Write out the listing below again, precisely as it is given.

** Begin **

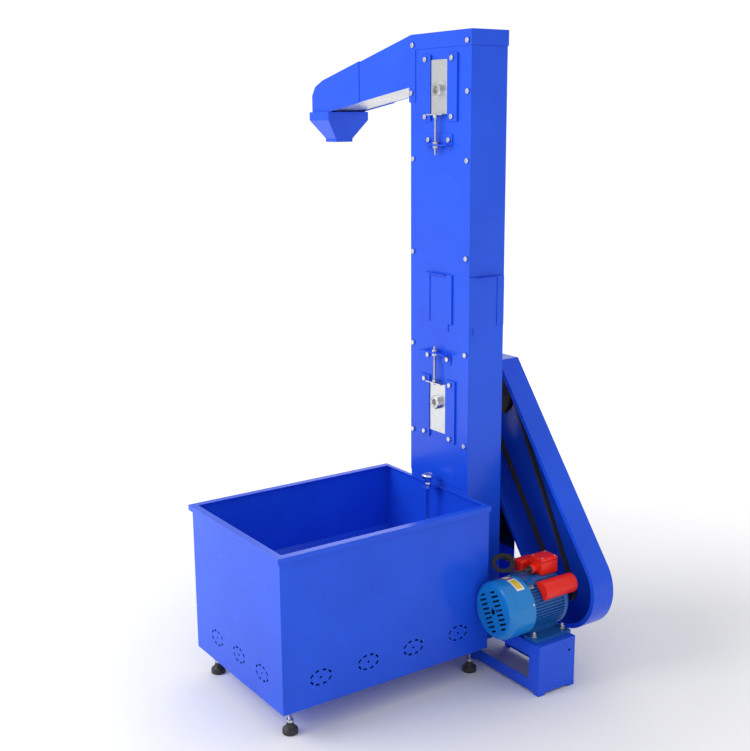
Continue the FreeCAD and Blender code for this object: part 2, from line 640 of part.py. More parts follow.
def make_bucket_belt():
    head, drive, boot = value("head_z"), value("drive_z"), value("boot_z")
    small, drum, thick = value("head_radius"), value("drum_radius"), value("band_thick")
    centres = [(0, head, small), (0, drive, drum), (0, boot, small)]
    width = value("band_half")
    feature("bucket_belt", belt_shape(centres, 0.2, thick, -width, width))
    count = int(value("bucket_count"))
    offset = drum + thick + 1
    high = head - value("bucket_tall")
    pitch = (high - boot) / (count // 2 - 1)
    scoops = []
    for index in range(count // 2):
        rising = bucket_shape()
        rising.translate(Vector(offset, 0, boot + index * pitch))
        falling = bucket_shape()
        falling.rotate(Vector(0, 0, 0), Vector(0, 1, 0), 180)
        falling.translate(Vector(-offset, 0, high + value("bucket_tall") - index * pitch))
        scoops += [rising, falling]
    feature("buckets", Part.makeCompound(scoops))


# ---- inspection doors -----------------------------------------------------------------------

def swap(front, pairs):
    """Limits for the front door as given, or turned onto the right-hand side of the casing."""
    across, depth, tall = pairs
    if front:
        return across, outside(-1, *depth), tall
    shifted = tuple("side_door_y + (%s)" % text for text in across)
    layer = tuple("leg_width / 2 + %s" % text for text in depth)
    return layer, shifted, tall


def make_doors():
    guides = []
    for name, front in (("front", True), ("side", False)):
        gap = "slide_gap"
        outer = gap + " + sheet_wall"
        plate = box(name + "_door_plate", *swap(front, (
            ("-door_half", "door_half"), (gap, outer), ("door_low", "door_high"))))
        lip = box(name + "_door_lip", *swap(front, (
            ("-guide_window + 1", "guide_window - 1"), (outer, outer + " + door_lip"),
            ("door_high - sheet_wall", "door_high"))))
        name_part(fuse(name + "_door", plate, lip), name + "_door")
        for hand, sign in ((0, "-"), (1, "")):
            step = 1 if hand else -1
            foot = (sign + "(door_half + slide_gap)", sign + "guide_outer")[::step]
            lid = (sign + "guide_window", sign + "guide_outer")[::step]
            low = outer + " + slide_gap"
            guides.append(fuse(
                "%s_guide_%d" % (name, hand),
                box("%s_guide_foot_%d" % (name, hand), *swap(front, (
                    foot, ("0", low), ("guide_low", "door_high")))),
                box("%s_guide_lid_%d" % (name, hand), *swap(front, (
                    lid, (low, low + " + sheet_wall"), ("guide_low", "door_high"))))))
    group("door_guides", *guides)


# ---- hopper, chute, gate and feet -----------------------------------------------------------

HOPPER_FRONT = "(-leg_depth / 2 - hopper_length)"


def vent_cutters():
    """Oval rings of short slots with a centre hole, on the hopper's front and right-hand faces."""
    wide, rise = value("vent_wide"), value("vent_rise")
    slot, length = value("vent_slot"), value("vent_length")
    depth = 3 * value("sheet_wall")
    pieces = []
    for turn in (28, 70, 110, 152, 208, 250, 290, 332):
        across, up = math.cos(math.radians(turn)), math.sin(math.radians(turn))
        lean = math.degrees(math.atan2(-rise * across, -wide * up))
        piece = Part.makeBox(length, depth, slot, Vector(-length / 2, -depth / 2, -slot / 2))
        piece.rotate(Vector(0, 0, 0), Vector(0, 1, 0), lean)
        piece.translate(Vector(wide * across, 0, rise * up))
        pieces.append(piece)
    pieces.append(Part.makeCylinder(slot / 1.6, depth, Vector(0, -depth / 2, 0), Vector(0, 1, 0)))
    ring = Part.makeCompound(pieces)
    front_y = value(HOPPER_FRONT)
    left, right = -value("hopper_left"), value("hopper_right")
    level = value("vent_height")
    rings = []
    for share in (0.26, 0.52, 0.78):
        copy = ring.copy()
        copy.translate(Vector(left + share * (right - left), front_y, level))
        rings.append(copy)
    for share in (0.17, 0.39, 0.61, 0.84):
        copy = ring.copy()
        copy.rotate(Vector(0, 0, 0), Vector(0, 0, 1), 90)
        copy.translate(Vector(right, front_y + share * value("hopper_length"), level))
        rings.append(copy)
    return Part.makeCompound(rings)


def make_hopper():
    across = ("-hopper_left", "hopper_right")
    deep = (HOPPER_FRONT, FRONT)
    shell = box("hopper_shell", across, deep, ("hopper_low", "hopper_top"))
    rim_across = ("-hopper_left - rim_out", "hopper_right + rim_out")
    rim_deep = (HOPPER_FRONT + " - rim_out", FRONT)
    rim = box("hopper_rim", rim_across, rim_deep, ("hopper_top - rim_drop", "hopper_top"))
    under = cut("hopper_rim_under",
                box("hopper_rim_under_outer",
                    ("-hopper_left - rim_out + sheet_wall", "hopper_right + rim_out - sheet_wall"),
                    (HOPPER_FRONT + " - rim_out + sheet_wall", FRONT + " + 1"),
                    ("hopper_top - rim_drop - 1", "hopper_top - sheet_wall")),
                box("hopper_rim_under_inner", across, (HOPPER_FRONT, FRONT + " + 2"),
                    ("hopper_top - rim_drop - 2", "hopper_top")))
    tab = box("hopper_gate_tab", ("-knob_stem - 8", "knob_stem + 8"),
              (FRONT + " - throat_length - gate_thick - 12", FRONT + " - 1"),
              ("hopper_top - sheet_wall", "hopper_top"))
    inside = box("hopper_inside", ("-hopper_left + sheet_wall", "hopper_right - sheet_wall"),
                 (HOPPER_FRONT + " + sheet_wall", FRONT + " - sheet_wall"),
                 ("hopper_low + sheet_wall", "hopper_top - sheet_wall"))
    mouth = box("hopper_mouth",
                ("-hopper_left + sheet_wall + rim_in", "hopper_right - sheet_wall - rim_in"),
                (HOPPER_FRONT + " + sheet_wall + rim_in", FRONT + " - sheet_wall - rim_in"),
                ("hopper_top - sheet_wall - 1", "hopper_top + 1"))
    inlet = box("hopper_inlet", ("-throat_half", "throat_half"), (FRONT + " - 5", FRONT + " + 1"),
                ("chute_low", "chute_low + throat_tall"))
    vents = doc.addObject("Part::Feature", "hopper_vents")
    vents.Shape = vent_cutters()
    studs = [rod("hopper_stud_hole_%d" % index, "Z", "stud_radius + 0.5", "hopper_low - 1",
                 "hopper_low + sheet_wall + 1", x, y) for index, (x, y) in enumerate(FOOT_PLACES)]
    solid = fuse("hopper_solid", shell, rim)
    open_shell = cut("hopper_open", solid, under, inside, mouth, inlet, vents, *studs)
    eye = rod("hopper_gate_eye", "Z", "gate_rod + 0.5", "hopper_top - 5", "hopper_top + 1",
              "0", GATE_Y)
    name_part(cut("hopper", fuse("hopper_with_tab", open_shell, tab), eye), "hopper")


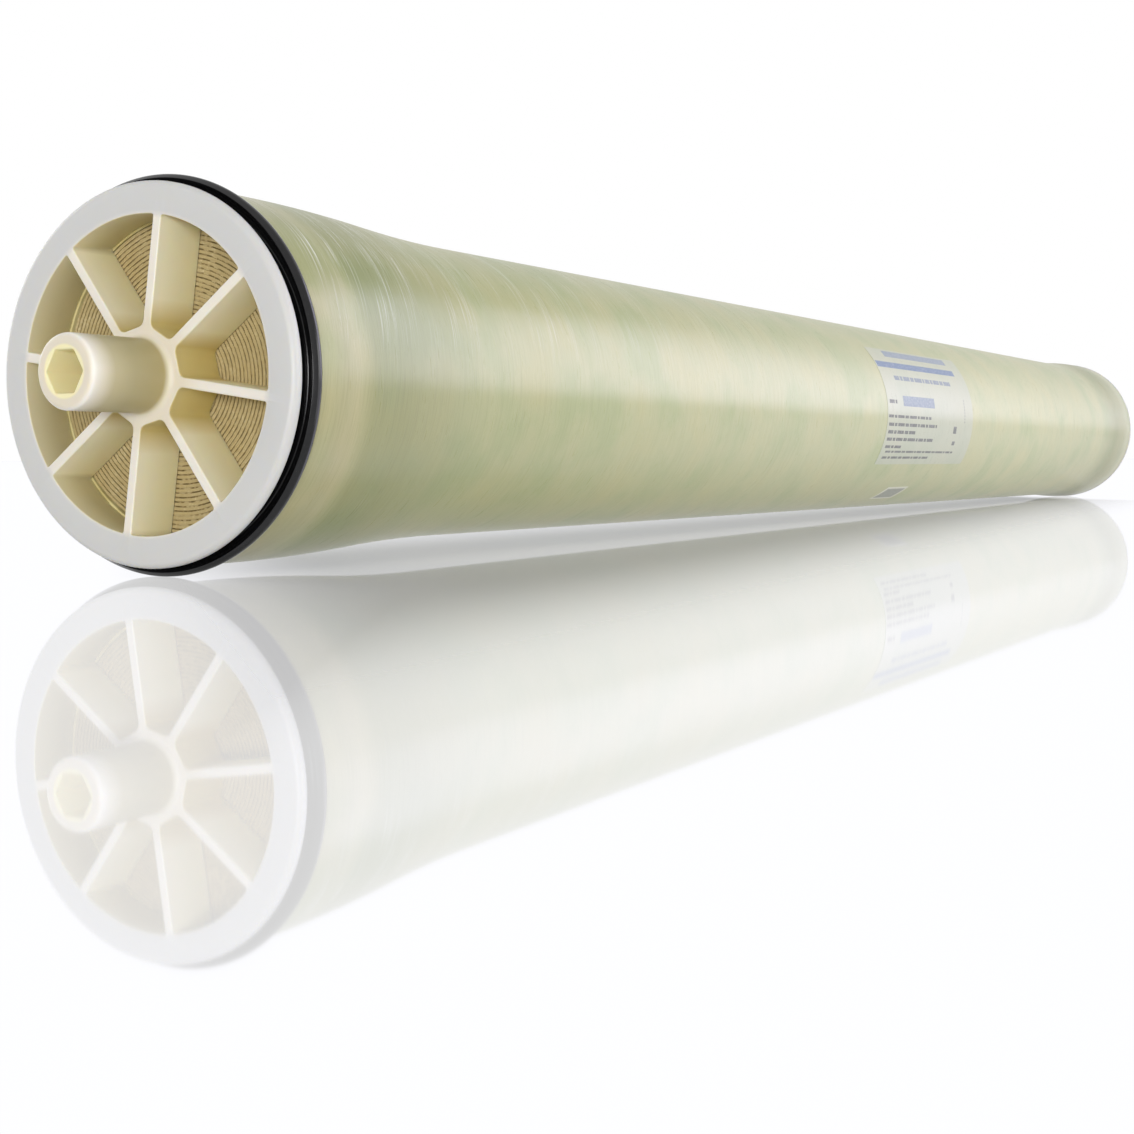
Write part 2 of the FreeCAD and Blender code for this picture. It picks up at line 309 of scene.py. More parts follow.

** End **

**PROBLEM SOLUTION:**
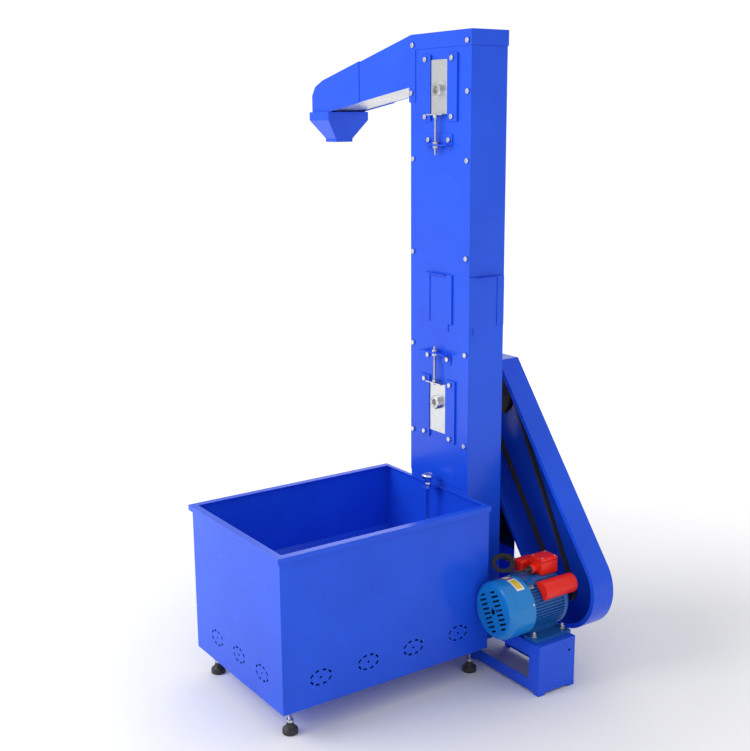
Continue the FreeCAD and Blender code for this object: part 2, from line 640 of part.py. More parts follow.
def make_bucket_belt():
    head, drive, boot = value("head_z"), value("drive_z"), value("boot_z")
    small, drum, thick = value("head_radius"), value("drum_radius"), value("band_thick")
    centres = [(0, head, small), (0, drive, drum), (0, boot, small)]
    width = value("band_half")
    feature("bucket_belt", belt_shape(centres, 0.2, thick, -width, width))
    count = int(value("bucket_count"))
    offset = drum + thick + 1
    high = head - value("bucket_tall")
    pitch = (high - boot) / (count // 2 - 1)
    scoops = []
    for index in range(count // 2):
        rising = bucket_shape()
        rising.translate(Vector(offset, 0, boot + index * pitch))
        falling = bucket_shape()
        falling.rotate(Vector(0, 0, 0), Vector(0, 1, 0), 180)
        falling.translate(Vector(-offset, 0, high + value("bucket_tall") - index * pitch))
        scoops += [rising, falling]
    feature("buckets", Part.makeCompound(scoops))


# ---- inspection doors -----------------------------------------------------------------------

def swap(front, pairs):
    """Limits for the front door as given, or turned onto the right-hand side of the casing."""
    across, depth, tall = pairs
    if front:
        return across, outside(-1, *depth), tall
    shifted = tuple("side_door_y + (%s)" % text for text in across)
    layer = tuple("leg_width / 2 + %s" % text for text in depth)
    return layer, shifted, tall


def make_doors():
    guides = []
    for name, front in (("front", True), ("side", False)):
        gap = "slide_gap"
        outer = gap + " + sheet_wall"
        plate = box(name + "_door_plate", *swap(front, (
            ("-door_half", "door_half"), (gap, outer), ("door_low", "door_high"))))
        lip = box(name + "_door_lip", *swap(front, (
            ("-guide_window + 1", "guide_window - 1"), (outer, outer + " + door_lip"),
            ("door_high - sheet_wall", "door_high"))))
        name_part(fuse(name + "_door", plate, lip), name + "_door")
        for hand, sign in ((0, "-"), (1, "")):
            step = 1 if hand else -1
            foot = (sign + "(door_half + slide_gap)", sign + "guide_outer")[::step]
            lid = (sign + "guide_window", sign + "guide_outer")[::step]
            low = outer + " + slide_gap"
            guides.append(fuse(
                "%s_guide_%d" % (name, hand),
                box("%s_guide_foot_%d" % (name, hand), *swap(front, (
                    foot, ("0", low), ("guide_low", "door_high")))),
                box("%s_guide_lid_%d" % (name, hand), *swap(front, (
                    lid, (low, low + " + sheet_wall"), ("guide_low", "door_high"))))))
    group("door_guides", *guides)


# ---- hopper, chute, gate and feet -----------------------------------------------------------

HOPPER_FRONT = "(-leg_depth / 2 - hopper_length)"


def vent_cutters():
    """Oval rings of short slots with a centre hole, on the hopper's front and right-hand faces."""
    wide, rise = value("vent_wide"), value("vent_rise")
    slot, length = value("vent_slot"), value("vent_length")
    depth = 3 * value("sheet_wall")
    pieces = []
    for turn in (28, 70, 110, 152, 208, 250, 290, 332):
        across, up = math.cos(math.radians(turn)), math.sin(math.radians(turn))
        lean = math.degrees(math.atan2(-rise * across, -wide * up))
        piece = Part.makeBox(length, depth, slot, Vector(-length / 2, -depth / 2, -slot / 2))
        piece.rotate(Vector(0, 0, 0), Vector(0, 1, 0), lean)
        piece.translate(Vector(wide * across, 0, rise * up))
        pieces.append(piece)
    pieces.append(Part.makeCylinder(slot / 1.6, depth, Vector(0, -depth / 2, 0), Vector(0, 1, 0)))
    ring = Part.makeCompound(pieces)
    front_y = value(HOPPER_FRONT)
    left, right = -value("hopper_left"), value("hopper_right")
    level = value("vent_height")
    rings = []
    for share in (0.26, 0.52, 0.78):
        copy = ring.copy()
        copy.translate(Vector(left + share * (right - left), front_y, level))
        rings.append(copy)
    for share in (0.17, 0.39, 0.61, 0.84):
        copy = ring.copy()
        copy.rotate(Vector(0, 0, 0), Vector(0, 0, 1), 90)
        copy.translate(Vector(right, front_y + share * value("hopper_length"), level))
        rings.append(copy)
    return Part.makeCompound(rings)


def make_hopper():
    across = ("-hopper_left", "hopper_right")
    deep = (HOPPER_FRONT, FRONT)
    shell = box("hopper_shell", across, deep, ("hopper_low", "hopper_top"))
    rim_across = ("-hopper_left - rim_out", "hopper_right + rim_out")
    rim_deep = (HOPPER_FRONT + " - rim_out", FRONT)
    rim = box("hopper_rim", rim_across, rim_deep, ("hopper_top - rim_drop", "hopper_top"))
    under = cut("hopper_rim_under",
                box("hopper_rim_under_outer",
                    ("-hopper_left - rim_out + sheet_wall", "hopper_right + rim_out - sheet_wall"),
                    (HOPPER_FRONT + " - rim_out + sheet_wall", FRONT + " + 1"),
                    ("hopper_top - rim_drop - 1", "hopper_top - sheet_wall")),
                box("hopper_rim_under_inner", across, (HOPPER_FRONT, FRONT + " + 2"),
                    ("hopper_top - rim_drop - 2", "hopper_top")))
    tab = box("hopper_gate_tab", ("-knob_stem - 8", "knob_stem + 8"),
              (FRONT + " - throat_length - gate_thick - 12", FRONT + " - 1"),
              ("hopper_top - sheet_wall", "hopper_top"))
    inside = box("hopper_inside", ("-hopper_left + sheet_wall", "hopper_right - sheet_wall"),
                 (HOPPER_FRONT + " + sheet_wall", FRONT + " - sheet_wall"),
                 ("hopper_low + sheet_wall", "hopper_top - sheet_wall"))
    mouth = box("hopper_mouth",
                ("-hopper_left + sheet_wall + rim_in", "hopper_right - sheet_wall - rim_in"),
                (HOPPER_FRONT + " + sheet_wall + rim_in", FRONT + " - sheet_wall - rim_in"),
                ("hopper_top - sheet_wall - 1", "hopper_top + 1"))
    inlet = box("hopper_inlet", ("-throat_half", "throat_half"), (FRONT + " - 5", FRONT + " + 1"),
                ("chute_low", "chute_low + throat_tall"))
    vents = doc.addObject("Part::Feature", "hopper_vents")
    vents.Shape = vent_cutters()
    studs = [rod("hopper_stud_hole_%d" % index, "Z", "stud_radius + 0.5", "hopper_low - 1",
                 "hopper_low + sheet_wall + 1", x, y) for index, (x, y) in enumerate(FOOT_PLACES)]
    solid = fuse("hopper_solid", shell, rim)
    open_shell = cut("hopper_open", solid, under, inside, mouth, inlet, vents, *studs)
    eye = rod("hopper_gate_eye", "Z", "gate_rod + 0.5", "hopper_top - 5", "hopper_top + 1",
              "0", GATE_Y)
    name_part(cut("hopper", fuse("hopper_with_tab", open_shell, tab), eye), "hopper")


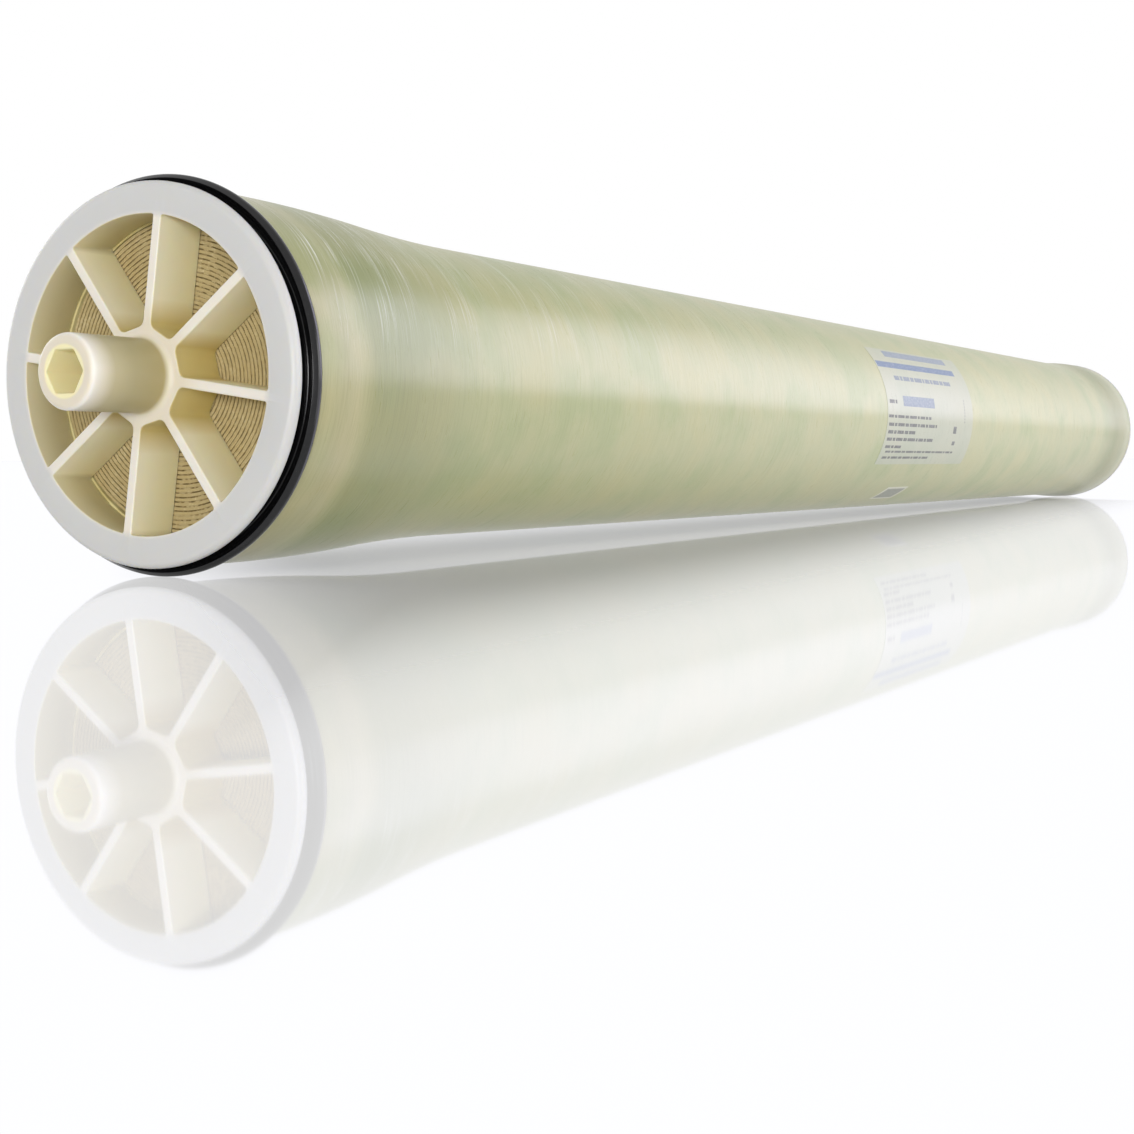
Write part 2 of the FreeCAD and Blender code for this picture. It picks up at line 309 of scene.py. More parts follow.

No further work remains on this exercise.